Terry Francona rolled the dice looking to punch the Cleveland Indians’ ticket to the World Series, but instead watched the Toronto Blue Jays come off ropes with a 5-1 win on Tuesday to keep the American League (AL) Championship Series alive.
Leading the best-of-seven series 3-0, Indians manager Francona sent out his ace Corey Kluber on three days’ rest for the first time in his career to finish off the Jays.
However, Toronto struck first, scoring on a third inning Josh Donaldson solo homer to take a lead they would never surrender.
Photo: AP
“We’re still alive, no doubt,” Toronto manager John Gibbons said. “Even through the struggles of the last few games where they outplayed us and shut us down. We’ve got another game tomorrow [Wednesday].”
While the Blue Jays live to fight again, the challenge in front of them remains the sporting equivalent of scaling Mount Everest.
Only once in MLB’s 113-year history has a team — the 2004 Boston Red Sox — erased a 3-0 deficit in the post-season.
Yet suddenly some suspense has been injected into the series.
With his starting rotation in tatters; Trevor Bauer sidelined with a sliced pinkie injured playing with his drone, Carlos Carrasco out with a broken hand and Danny Salazar a sore forearm, Francona has limited options.

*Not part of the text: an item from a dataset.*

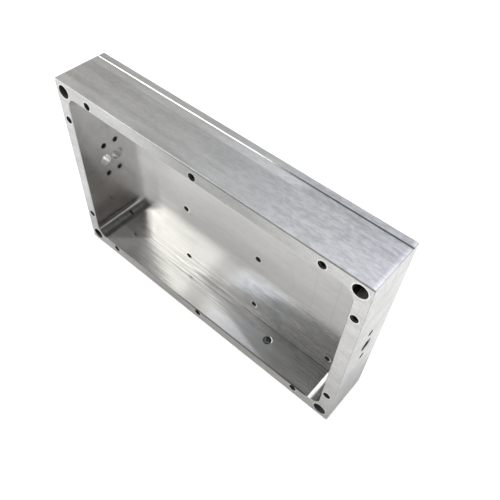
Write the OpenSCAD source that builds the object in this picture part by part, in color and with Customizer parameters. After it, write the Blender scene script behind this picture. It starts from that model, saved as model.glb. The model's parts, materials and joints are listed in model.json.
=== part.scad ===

Kluber, a Cy Young winner who has been in dominating form, represented Cleveland’s best chance to deliver the knockout punch.
The big right-hander, who tossed 6-1/3 scoreless innings in a Game 1 win on Friday last week, delivered a serviceable effort giving up two runs on four hits in five innings of work, but lacked his usual sharpness as Toronto’s slumbering bats finally awoke.
Now the task of getting Cleveland back to the Fall Classic for the first time since 1997 lands on 24-year-old rookie Ryan Merritt, whose wafer-thin major league resume consists of one start and 11 regular-season innings.
“I think he’s OK. I think he’ll be fine,” Francona said.
A win by Toronto in yesterday’s Game 5 would send the series back to Cleveland with the Blue Jays riding the momentum.
Certainly no one knows more than Francona that impossible comebacks are indeed possible.
Francona was manager of the Red Sox in 2004 when Boston went down 3-0 to the New York Yankees, but stormed back to take the ALCS and go on to win the club’s first World Series in 86 years to end the “Curse of the Bambino.”